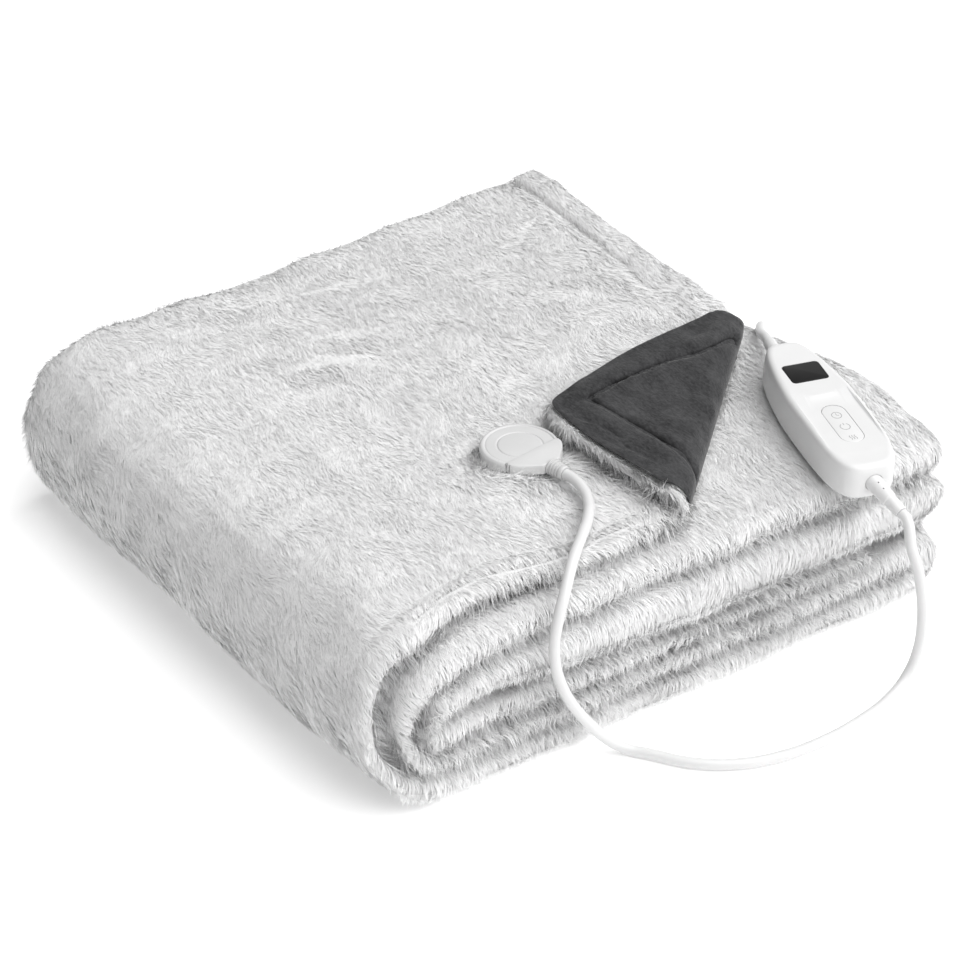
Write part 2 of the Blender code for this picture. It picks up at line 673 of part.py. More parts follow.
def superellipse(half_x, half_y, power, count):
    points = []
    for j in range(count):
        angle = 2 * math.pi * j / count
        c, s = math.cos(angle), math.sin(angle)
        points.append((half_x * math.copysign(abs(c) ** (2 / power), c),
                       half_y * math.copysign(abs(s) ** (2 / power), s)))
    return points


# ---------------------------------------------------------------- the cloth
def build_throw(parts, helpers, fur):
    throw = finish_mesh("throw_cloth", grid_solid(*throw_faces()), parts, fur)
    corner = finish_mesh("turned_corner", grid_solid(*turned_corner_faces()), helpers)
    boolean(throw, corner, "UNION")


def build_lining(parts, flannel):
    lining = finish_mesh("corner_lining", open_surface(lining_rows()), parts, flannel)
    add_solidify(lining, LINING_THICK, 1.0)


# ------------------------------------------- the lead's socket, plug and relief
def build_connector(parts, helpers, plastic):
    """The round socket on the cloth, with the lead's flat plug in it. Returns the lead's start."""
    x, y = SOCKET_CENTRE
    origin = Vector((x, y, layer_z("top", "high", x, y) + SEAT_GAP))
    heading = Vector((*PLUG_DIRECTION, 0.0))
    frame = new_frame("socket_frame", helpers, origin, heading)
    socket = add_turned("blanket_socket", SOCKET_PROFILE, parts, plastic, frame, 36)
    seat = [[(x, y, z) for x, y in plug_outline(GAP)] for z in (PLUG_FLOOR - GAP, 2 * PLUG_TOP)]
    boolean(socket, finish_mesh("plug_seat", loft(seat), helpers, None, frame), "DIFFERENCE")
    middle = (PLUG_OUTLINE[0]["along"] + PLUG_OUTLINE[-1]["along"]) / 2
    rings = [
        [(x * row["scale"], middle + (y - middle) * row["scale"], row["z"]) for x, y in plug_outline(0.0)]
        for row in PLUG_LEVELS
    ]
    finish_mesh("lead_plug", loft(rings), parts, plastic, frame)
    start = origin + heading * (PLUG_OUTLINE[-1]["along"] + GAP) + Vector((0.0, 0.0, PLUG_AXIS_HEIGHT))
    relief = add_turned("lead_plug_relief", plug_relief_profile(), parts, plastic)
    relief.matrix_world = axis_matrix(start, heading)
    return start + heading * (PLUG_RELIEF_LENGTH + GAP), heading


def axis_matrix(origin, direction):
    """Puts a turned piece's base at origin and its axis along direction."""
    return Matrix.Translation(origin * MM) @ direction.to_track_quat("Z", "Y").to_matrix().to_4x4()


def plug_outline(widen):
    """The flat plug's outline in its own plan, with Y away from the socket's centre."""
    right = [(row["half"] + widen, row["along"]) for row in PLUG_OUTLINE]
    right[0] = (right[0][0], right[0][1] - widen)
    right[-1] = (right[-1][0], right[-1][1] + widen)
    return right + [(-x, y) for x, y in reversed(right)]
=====
What to work on: Beginning at the top of the data, please return every line until and including the line containing "add_solidify(lining, LINING_THICK, 1.0)", copied exactly, and nothing past it.

Complete answer:
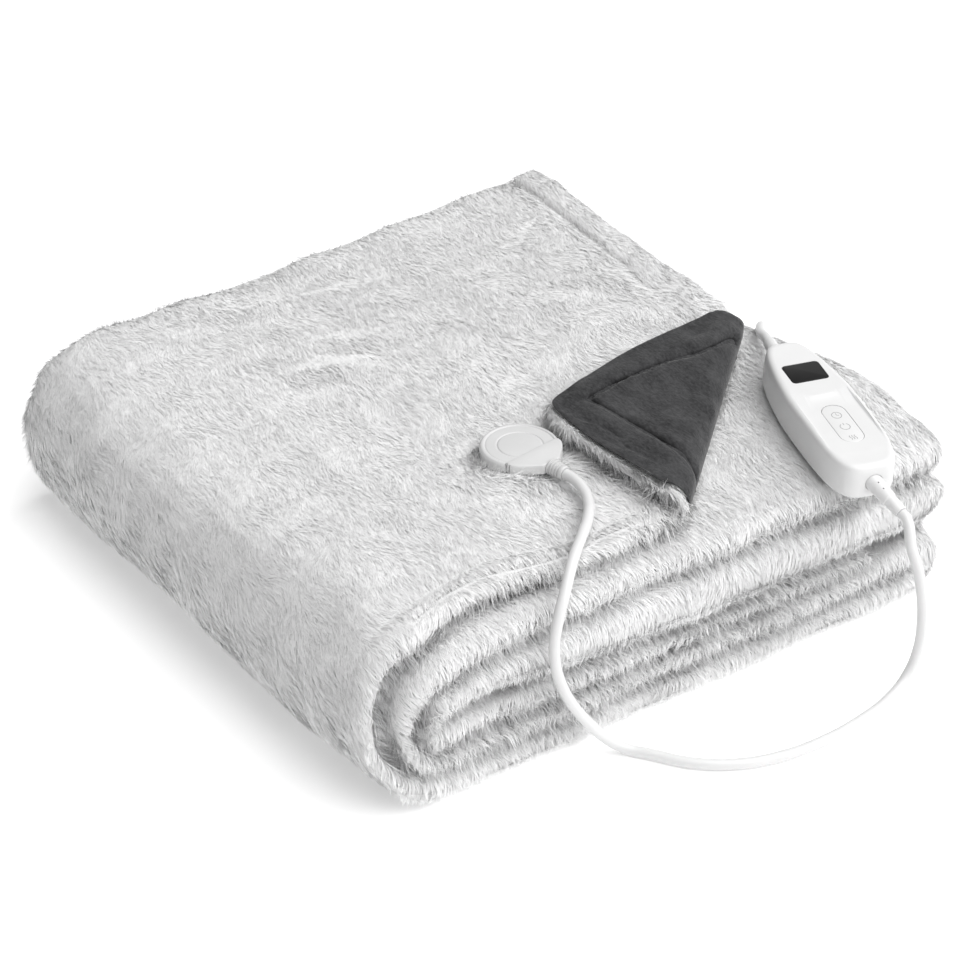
Write part 2 of the Blender code for this picture. It picks up at line 673 of part.py. More parts follow.
def superellipse(half_x, half_y, power, count):
    points = []
    for j in range(count):
        angle = 2 * math.pi * j / count
        c, s = math.cos(angle), math.sin(angle)
        points.append((half_x * math.copysign(abs(c) ** (2 / power), c),
                       half_y * math.copysign(abs(s) ** (2 / power), s)))
    return points


# ---------------------------------------------------------------- the cloth
def build_throw(parts, helpers, fur):
    throw = finish_mesh("throw_cloth", grid_solid(*throw_faces()), parts, fur)
    corner = finish_mesh("turned_corner", grid_solid(*turned_corner_faces()), helpers)
    boolean(throw, corner, "UNION")


def build_lining(parts, flannel):
    lining = finish_mesh("corner_lining", open_surface(lining_rows()), parts, flannel)
    add_solidify(lining, LINING_THICK, 1.0)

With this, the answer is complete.